6. Domain-Specific Fusion Extensions

Adaptations of the Graphormer fusion concept reflect the requirements of target domains:

• Mesh and human pose: Mesh Graphormer operates on combined vertex, joint, and image tokens, addresses mesh topology directly in the adjacency matrix, and supports mesh up-sampling to high-resolution templates such as SMPL (Lin et al., 2021).
• Spatiotemporal forecasting: T-Graphormer generalizes attention biases to the spatiotemporal grid, bootstrapping not only node-to-node but also time-to-node relations.

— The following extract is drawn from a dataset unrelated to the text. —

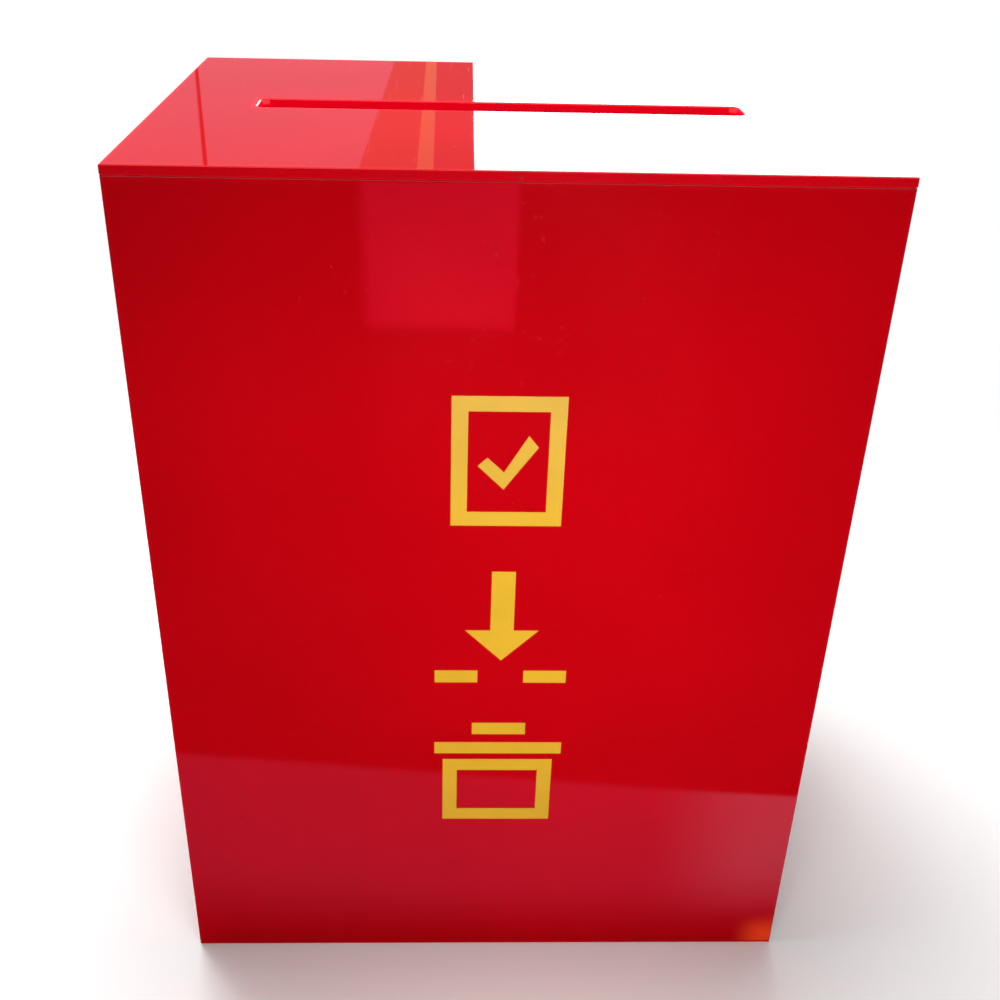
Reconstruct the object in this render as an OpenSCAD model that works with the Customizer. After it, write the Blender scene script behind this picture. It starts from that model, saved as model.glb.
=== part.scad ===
// Ballot box of glued acrylic sheet, with a slot in the top and a lockable door in the back wall.
// The front faces -Y and the origin is the centre of the base, on the surface that the box stands on.

/* [Box] */
// Width of the front and back walls
box_w = 300; // [240:5:400]
// Depth of the box, from the front wall's face to the back wall's face
box_d = 228; // [150:2:320]
// Height of the four walls, under the top panel
wall_h = 400; // [320:5:500]
// Thickness of the acrylic sheet
sheet_t = 4; // [3:0.5:5]
// Bevel that polishing leaves on the outer edges
arris = 0.4; // [0.2:0.1:0.8]

/* [Ballot slot] */
// Length of the slot
slot_l = 215; // [100:1:220]
// Width of the slot
slot_w = 19; // [8:0.5:30]
// Radius of the slot's corners
slot_r = 3.5; // [1:0.5:4]

/* [Door] */
// Width of the opening in the back wall
opening_w = 200; // [150:1:205]
// Height of the opening
opening_h = 240; // [160:1:260]
// Height of the opening's sill above the base
sill_h = 40; // [30:1:50]
// Radius of the opening's corners
opening_r = 3; // [1:0.5:6]
// Gap between the door and the opening's edge
door_gap = 1; // [0.8:0.1:2]
// Play between the closed door and the stop strips behind it
door_play = 0.3; // [0.3:0.05:0.6]
// Width of a stop strip glued to the wall beside the opening
stop_seat = 12; // [8:0.5:14]
// How far a stop strip reaches past the opening's edge, behind the door
stop_lap = 5; // [3:0.5:6]

/* [Hinges] */
// Length of a hinge
hinge_l = 40; // [30:1:60]
// Distance of a hinge's middle from the door's end
hinge_inset = 38; // [30:1:50]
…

Temporal position encodings are learned per token index, enhancing task-specific flexibility (Bai et al., 22 Jan 2025).
• Clustering: Graphormer modules in GCL-GCN parallel a GCN backbone, with their outputs linearly fused to balance global attention with local smoothing and attribute reconstruction for robust clustering (Li et al., 25 Jul 2025).
• Trajectory prediction: STGlow’s “dual” fusion structurally separates the temporal and spatial reasoning, fusing their representations only at the highest level to modulate the dynamics of a flow-based decoder (Liang et al., 2022).

7. Significance and Research Implications

Graphormer-based fusion modules provide a principled mechanism to combine attention-based global reasoning with local message-passing or structural priors, rectifying the limitations of approaches that address the two aspects in isolation. Across diverse application settings—ranging from static graphs to temporal and spatially evolving data—they have demonstrated superior performance, scalability, and architectural modularity.

Their empirical success is strongly corroborated by ablation studies, which consistently demonstrate that eliminating or inadequately merging the graph-based and attention-based pathways leads to measurable degradation in both predictive accuracy and representational quality. This robust pattern of results highlights the central role of explicit structural fusion, motivating ongoing research into further extensions—such as non-additive fusion, richer basis functions for encoding structure, and application to higher-order relational data.